You have been married for over an year now to Chaitanya Sharma? How is married life treating you? Would you recommend getting married to others?
I would recommend it to other people but only if you find the right person. Age does not matter. I was 33 when I was got married. Everyone in the world wanted me married when I was 26 or 28. If you don't find the right person, I think it is amazing living a solo life. A partner doesn't have to be a husband or a wife. A partner could be anybody.
How do you see your journey in the industry so far? Are you content? Is the struggle still there?
Struggling will always be there no matter how many films we do or how many followers we get because of the work that I want to do. But the real fun is in that only, fortunately, or unfortunately. But in a lot of ways I feel more settled. Now, I know what I wanted to do. Earlier, even when I did a Masaan or a Haramkhor, it happened subconsciously. Now, I am more aware.

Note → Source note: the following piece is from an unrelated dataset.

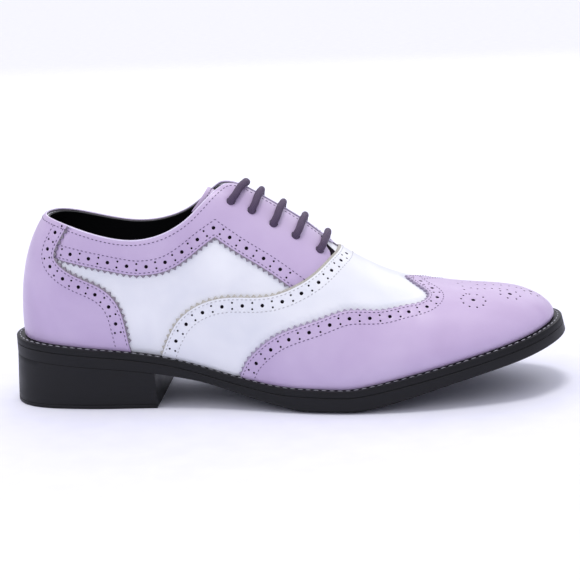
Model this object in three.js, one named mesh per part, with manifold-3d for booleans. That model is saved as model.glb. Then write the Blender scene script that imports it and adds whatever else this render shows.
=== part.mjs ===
// Right shoe of a two-colour wing-tip pair with laces, standing empty on its heel and forefoot.
// Lengths are millimetres. X runs from the heel to the toe, Y from the outer side to the inner side, Z up.
// The upper is a surface of ribs: each rib rises from the feather line, where the upper meets the welt,
// to the crest over the foot. Every layer of leather, the insole and the laces are placed from that surface.
import * as THREE from "three";
import Module from "manifold-3d";

const wasm = await Module();
wasm.setup();

// Driving sizes of the sole unit
const soleLength = 308;
const ballWidth = 103;
const heelHeight = 27.5; // floor to the sole at the back of the heel
const heelLength = 82.7; // back of the heel to its breast
const heelTaper = 0.8; // the sides of the heel draw in by this to the floor
const heelFlare = 1.4; // its back stands out by this at the floor
const topLiftThickness = 2.2;
const toeSpring = 27; // floor to the sole at the toe tip
const outsoleThickness = 8;
const outsoleBevel = 2.6;
const weltThickness = 3.4;
const weltWidth = 5.8; // how far the welt stands out from the feather line at toe and heel

// Driving sizes of the upper
const instepHeight = 120; // floor to the crest at the top of the facings
const collarHeight = 105; // floor to the topline at the back of the heel
const wallThickness = 1.8;
const overlayThickness = 1.2;
const toeCapThickness = 1.8;
const throatGap = 6;
const throatLength = 9; // over this length the gap closes to the throat's point
const crestDrift = 6; // the crest leans this far to the inner side at the toe

// Driving sizes of the small pieces
const insoleThickness = 3;
const weltSeat = 7; // the upper and insole rest on the welt for this width
const tongueThickness = 1.6;
const tongueHalfWidth = 20;
const tongueTop = 0.372; // where its top edge crosses the crest, a share of soleLength
const laceDiameter = 3.8;
const laceSag = 0.5; // how far a bar sinks between the facings
const eyeletClearance = 0.4;

// Pieces that touch stay this far apart
const seam = 0.3;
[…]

I know my kind of people now. It might mean lesser eyeballs but I'd rather be at peace and at home than being frustrated because of a project that I didn't want to do.
What are other future projects that we should know of?
Every project you hear of mine, takkar ka hoga.
Would you like to do international projects?
I would love to do international projects. In fact, I just met an agent who represents internationally. I don't want to limit my storytelling to a certain segment or language or platform. I even want to do Amazon's audiobooks. I am so jealous of Ali Fazal right now (chuckles) because the kind of work he is doing internationally is great. I want to explore as much as possible.
Will The Trip season 3 happen?
I think even if it comes out the cast will be different.
Are you gonna be a part of it?
I doubt I will be a part of it. I am happy I did it. I made some close friends in the industry thanks to the first two seasons of The Trip, Mallika Dua, Amyra, Sapna and even Richa Chadha. That is our gang. I won't do The Trip 3 unless you give me the writing control. I want to raise the bar with every project I do.